# coreldraw 11 dateien nach Illustrator cs exportieren



## christiane (1. Juli 2004)

ich möchte mich kurz vorstellen, da ich neu hier bin. 

Christiane - Hallo.

ich habe das problem Coreldraw 11 dateien nach Illustrator CS ohne fehler zu konvertieren. ich muss eine vielzahl von kleinanzeigen (alle in CD erstellt, mit schatten, unterschiedlichen schriften, effekten, etc.) nach IL konvertieren, da auf die CS Platform gewechselt wird. (Mac oder PC ist nicht relevant, da der fehler auf beiden betriebssystemen auftritt) wenn ich die dateien im .ai format im CD speichere, ohne die schriften in pfade umzuwandeln, bekomme ich bestimmte zeichen - gerne umlaute und sonderzeichen - nicht richtig dargestellt. gibt es einen weg, ohne die schriften umwandeln zu müssen, die dateien aus CD zu exportieren und mit der richtigen darstellung der schriften in IL zu öffnen? es wäre wichtig, da die anzeigen weiterbearbeitet werden müssen in IL.
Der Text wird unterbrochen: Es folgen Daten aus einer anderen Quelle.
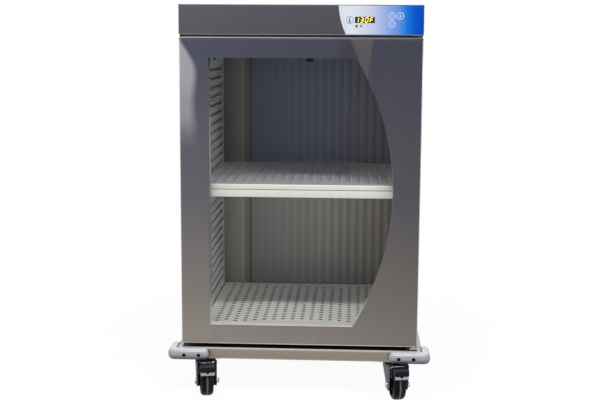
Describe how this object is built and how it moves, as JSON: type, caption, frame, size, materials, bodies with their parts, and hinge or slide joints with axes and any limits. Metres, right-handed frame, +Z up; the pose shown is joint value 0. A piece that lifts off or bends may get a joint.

herzlichen dank für eine lösung
ich habe schon so einiges probiert 
und mir scheint das es nicht geht?

Christiane


----------



## MikeVale (19. Juli 2004)

*LÖSUNG!*

Dateien als EPS exportieren,  Schriften einbetten und vorher Schatten löschen. Diese nämlich sind nur COREL intern logisch definiert und werden beim Exportieren in gleich welches Format in eine unendliche Zahl verschidenstfarbiger Kästchen konvertiert.  Den Schatten sollte man ja in AI CS nochmal setzen können - bin jetzt nicht  der Illustrator-Crack, konvertiere aber über diesen Weg CDR in EPS, die dann in Freehand editierbar sind....

Hoffe das ...
Mike


----------



## christiane (19. Juli 2004)

Hallo Mike,

das ist es. das ist das einzige, was ich mir noch vorstellen kann, was den fehler 
hervorruft. wunderbar. ... und ob es nun Freehand oder Illustrator ist, ist
wirklich völlig egal. zumindestens bei dem punkt. sehr schön, ich werde in
den nächsten tagen noch mal testen, aber diese information sieht so wie 
die lösung aus. 

gruss Christiane



LÖSUNG!


Dateien als EPS exportieren, Schriften einbetten und vorher Schatten löschen. Diese nämlich sind nur COREL intern logisch definiert und werden beim Exportieren in gleich welches Format in eine unendliche Zahl verschidenstfarbiger Kästchen konvertiert. Den Schatten sollte man ja in AI CS nochmal setzen können - bin jetzt nicht der Illustrator-Crack, konvertiere aber über diesen Weg CDR in EPS, die dann in Freehand editierbar sind....

Hoffe das ...
Mike


----------